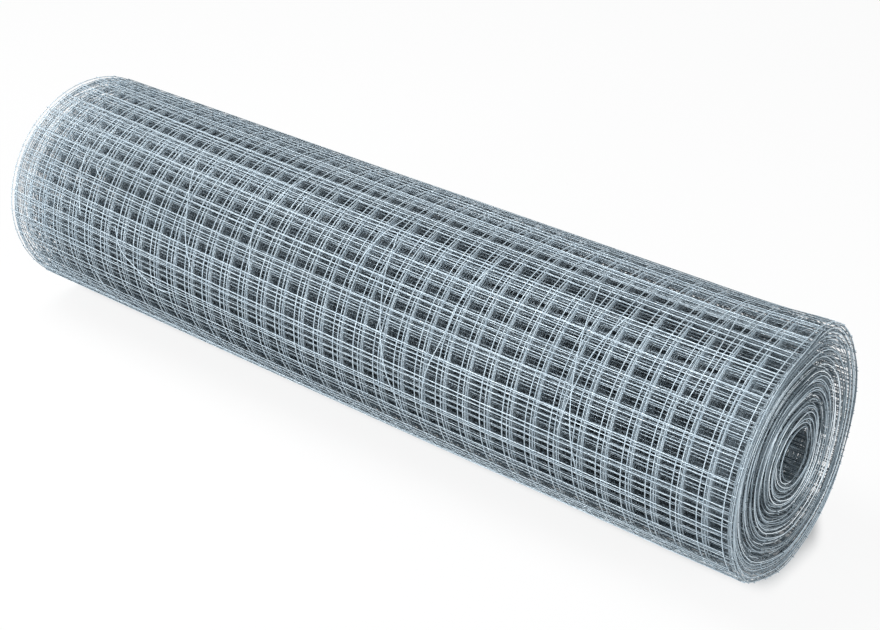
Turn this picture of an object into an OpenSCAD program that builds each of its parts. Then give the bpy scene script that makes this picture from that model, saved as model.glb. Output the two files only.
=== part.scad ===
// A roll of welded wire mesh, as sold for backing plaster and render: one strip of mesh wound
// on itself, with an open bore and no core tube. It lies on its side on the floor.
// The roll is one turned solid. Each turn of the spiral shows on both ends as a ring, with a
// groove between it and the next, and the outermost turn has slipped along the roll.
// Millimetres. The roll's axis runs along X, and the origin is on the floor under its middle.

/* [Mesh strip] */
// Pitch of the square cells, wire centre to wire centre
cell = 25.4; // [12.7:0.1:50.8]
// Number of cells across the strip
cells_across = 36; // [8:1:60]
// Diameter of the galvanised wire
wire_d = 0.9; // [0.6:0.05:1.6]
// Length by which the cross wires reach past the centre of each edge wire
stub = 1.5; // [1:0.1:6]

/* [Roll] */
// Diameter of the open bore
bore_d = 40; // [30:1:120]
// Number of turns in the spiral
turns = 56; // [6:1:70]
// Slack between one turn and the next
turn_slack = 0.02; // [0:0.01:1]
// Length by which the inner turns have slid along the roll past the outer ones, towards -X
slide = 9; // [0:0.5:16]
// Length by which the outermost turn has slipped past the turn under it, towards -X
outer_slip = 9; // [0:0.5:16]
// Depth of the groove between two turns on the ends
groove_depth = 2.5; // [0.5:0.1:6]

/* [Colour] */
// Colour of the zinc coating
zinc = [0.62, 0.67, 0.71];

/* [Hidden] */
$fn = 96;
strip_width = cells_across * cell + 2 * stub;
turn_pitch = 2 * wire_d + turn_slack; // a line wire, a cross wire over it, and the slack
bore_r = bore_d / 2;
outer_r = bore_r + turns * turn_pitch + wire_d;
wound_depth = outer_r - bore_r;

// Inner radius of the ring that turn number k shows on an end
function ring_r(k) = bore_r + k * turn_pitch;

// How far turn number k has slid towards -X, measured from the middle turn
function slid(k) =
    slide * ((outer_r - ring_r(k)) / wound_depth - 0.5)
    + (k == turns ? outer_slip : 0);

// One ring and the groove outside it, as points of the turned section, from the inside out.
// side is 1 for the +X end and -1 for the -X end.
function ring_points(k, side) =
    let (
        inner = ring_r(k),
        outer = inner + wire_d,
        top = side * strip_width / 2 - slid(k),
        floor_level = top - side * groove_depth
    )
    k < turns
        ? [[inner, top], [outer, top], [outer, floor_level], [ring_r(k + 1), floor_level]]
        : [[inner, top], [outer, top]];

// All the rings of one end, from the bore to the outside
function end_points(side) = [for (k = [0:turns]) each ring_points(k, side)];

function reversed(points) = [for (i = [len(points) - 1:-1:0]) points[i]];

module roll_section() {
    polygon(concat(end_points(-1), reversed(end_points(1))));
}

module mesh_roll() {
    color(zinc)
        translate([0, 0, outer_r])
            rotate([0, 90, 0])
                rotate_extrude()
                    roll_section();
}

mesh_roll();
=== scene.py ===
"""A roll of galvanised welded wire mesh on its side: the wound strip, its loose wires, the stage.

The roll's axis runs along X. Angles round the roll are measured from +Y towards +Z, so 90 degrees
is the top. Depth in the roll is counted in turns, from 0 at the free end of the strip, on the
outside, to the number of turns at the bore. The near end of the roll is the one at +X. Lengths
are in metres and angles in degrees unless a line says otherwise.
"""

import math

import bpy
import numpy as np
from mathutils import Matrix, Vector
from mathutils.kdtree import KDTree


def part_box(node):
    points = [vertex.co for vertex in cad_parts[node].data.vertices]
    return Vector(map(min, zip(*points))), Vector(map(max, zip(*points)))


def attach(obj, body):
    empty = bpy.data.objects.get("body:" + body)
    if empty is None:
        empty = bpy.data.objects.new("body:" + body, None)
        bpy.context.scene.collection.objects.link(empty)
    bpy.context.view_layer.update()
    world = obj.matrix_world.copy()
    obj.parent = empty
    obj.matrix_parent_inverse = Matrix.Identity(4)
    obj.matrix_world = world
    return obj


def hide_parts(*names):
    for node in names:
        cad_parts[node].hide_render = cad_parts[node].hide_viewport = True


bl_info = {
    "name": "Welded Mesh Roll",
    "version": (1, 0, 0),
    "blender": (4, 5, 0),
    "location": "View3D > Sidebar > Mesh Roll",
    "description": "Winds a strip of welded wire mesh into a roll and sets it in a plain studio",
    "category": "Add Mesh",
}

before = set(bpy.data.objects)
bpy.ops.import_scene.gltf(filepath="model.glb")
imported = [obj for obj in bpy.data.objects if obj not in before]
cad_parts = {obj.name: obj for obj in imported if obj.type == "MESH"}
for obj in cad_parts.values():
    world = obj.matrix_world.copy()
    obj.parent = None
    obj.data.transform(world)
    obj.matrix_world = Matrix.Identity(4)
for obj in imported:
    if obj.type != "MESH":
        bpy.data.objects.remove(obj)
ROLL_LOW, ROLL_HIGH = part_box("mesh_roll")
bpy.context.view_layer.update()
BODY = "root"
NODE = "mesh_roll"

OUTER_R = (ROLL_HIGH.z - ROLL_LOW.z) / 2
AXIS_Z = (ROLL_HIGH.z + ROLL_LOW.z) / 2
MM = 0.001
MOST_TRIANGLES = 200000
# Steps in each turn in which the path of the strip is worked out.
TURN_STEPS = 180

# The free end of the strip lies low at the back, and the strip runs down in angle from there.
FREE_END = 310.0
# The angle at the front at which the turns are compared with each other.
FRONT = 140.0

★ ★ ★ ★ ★

§ **WHAT IS EXPECTED**
Please repeat the material above, word for word and in full.

§ **CORRECT RESULT**
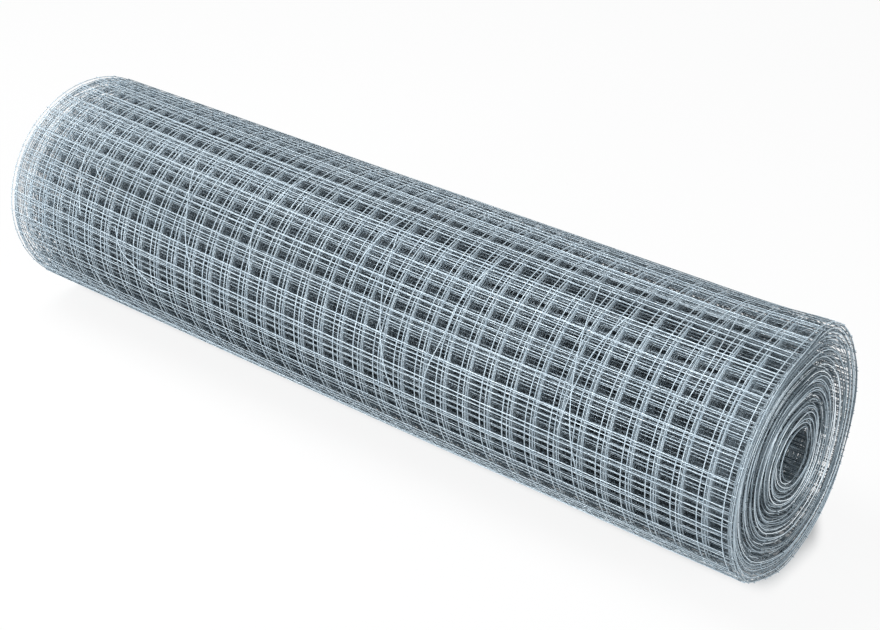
Turn this picture of an object into an OpenSCAD program that builds each of its parts. Then give the bpy scene script that makes this picture from that model, saved as model.glb. Output the two files only.
=== part.scad ===
// A roll of welded wire mesh, as sold for backing plaster and render: one strip of mesh wound
// on itself, with an open bore and no core tube. It lies on its side on the floor.
// The roll is one turned solid. Each turn of the spiral shows on both ends as a ring, with a
// groove between it and the next, and the outermost turn has slipped along the roll.
// Millimetres. The roll's axis runs along X, and the origin is on the floor under its middle.

/* [Mesh strip] */
// Pitch of the square cells, wire centre to wire centre
cell = 25.4; // [12.7:0.1:50.8]
// Number of cells across the strip
cells_across = 36; // [8:1:60]
// Diameter of the galvanised wire
wire_d = 0.9; // [0.6:0.05:1.6]
// Length by which the cross wires reach past the centre of each edge wire
stub = 1.5; // [1:0.1:6]

/* [Roll] */
// Diameter of the open bore
bore_d = 40; // [30:1:120]
// Number of turns in the spiral
turns = 56; // [6:1:70]
// Slack between one turn and the next
turn_slack = 0.02; // [0:0.01:1]
// Length by which the inner turns have slid along the roll past the outer ones, towards -X
slide = 9; // [0:0.5:16]
// Length by which the outermost turn has slipped past the turn under it, towards -X
outer_slip = 9; // [0:0.5:16]
// Depth of the groove between two turns on the ends
groove_depth = 2.5; // [0.5:0.1:6]

/* [Colour] */
// Colour of the zinc coating
zinc = [0.62, 0.67, 0.71];

/* [Hidden] */
$fn = 96;
strip_width = cells_across * cell + 2 * stub;
turn_pitch = 2 * wire_d + turn_slack; // a line wire, a cross wire over it, and the slack
bore_r = bore_d / 2;
outer_r = bore_r + turns * turn_pitch + wire_d;
wound_depth = outer_r - bore_r;

// Inner radius of the ring that turn number k shows on an end
function ring_r(k) = bore_r + k * turn_pitch;

// How far turn number k has slid towards -X, measured from the middle turn
function slid(k) =
    slide * ((outer_r - ring_r(k)) / wound_depth - 0.5)
    + (k == turns ? outer_slip : 0);

// One ring and the groove outside it, as points of the turned section, from the inside out.
// side is 1 for the +X end and -1 for the -X end.
function ring_points(k, side) =
    let (
        inner = ring_r(k),
        outer = inner + wire_d,
        top = side * strip_width / 2 - slid(k),
        floor_level = top - side * groove_depth
    )
    k < turns
        ? [[inner, top], [outer, top], [outer, floor_level], [ring_r(k + 1), floor_level]]
        : [[inner, top], [outer, top]];

// All the rings of one end, from the bore to the outside
function end_points(side) = [for (k = [0:turns]) each ring_points(k, side)];

function reversed(points) = [for (i = [len(points) - 1:-1:0]) points[i]];

module roll_section() {
    polygon(concat(end_points(-1), reversed(end_points(1))));
}

module mesh_roll() {
    color(zinc)
        translate([0, 0, outer_r])
            rotate([0, 90, 0])
                rotate_extrude()
                    roll_section();
}

mesh_roll();
=== scene.py ===
"""A roll of galvanised welded wire mesh on its side: the wound strip, its loose wires, the stage.

The roll's axis runs along X. Angles round the roll are measured from +Y towards +Z, so 90 degrees
is the top. Depth in the roll is counted in turns, from 0 at the free end of the strip, on the
outside, to the number of turns at the bore. The near end of the roll is the one at +X. Lengths
are in metres and angles in degrees unless a line says otherwise.
"""

import math

import bpy
import numpy as np
from mathutils import Matrix, Vector
from mathutils.kdtree import KDTree


def part_box(node):
    points = [vertex.co for vertex in cad_parts[node].data.vertices]
    return Vector(map(min, zip(*points))), Vector(map(max, zip(*points)))


def attach(obj, body):
    empty = bpy.data.objects.get("body:" + body)
    if empty is None:
        empty = bpy.data.objects.new("body:" + body, None)
        bpy.context.scene.collection.objects.link(empty)
    bpy.context.view_layer.update()
    world = obj.matrix_world.copy()
    obj.parent = empty
    obj.matrix_parent_inverse = Matrix.Identity(4)
    obj.matrix_world = world
    return obj


def hide_parts(*names):
    for node in names:
        cad_parts[node].hide_render = cad_parts[node].hide_viewport = True


bl_info = {
    "name": "Welded Mesh Roll",
    "version": (1, 0, 0),
    "blender": (4, 5, 0),
    "location": "View3D > Sidebar > Mesh Roll",
    "description": "Winds a strip of welded wire mesh into a roll and sets it in a plain studio",
    "category": "Add Mesh",
}

before = set(bpy.data.objects)
bpy.ops.import_scene.gltf(filepath="model.glb")
imported = [obj for obj in bpy.data.objects if obj not in before]
cad_parts = {obj.name: obj for obj in imported if obj.type == "MESH"}
for obj in cad_parts.values():
    world = obj.matrix_world.copy()
    obj.parent = None
    obj.data.transform(world)
    obj.matrix_world = Matrix.Identity(4)
for obj in imported:
    if obj.type != "MESH":
        bpy.data.objects.remove(obj)
ROLL_LOW, ROLL_HIGH = part_box("mesh_roll")
bpy.context.view_layer.update()
BODY = "root"
NODE = "mesh_roll"

OUTER_R = (ROLL_HIGH.z - ROLL_LOW.z) / 2
AXIS_Z = (ROLL_HIGH.z + ROLL_LOW.z) / 2
MM = 0.001
MOST_TRIANGLES = 200000
# Steps in each turn in which the path of the strip is worked out.
TURN_STEPS = 180

# The free end of the strip lies low at the back, and the strip runs down in angle from there.
FREE_END = 310.0
# The angle at the front at which the turns are compared with each other.
FRONT = 140.0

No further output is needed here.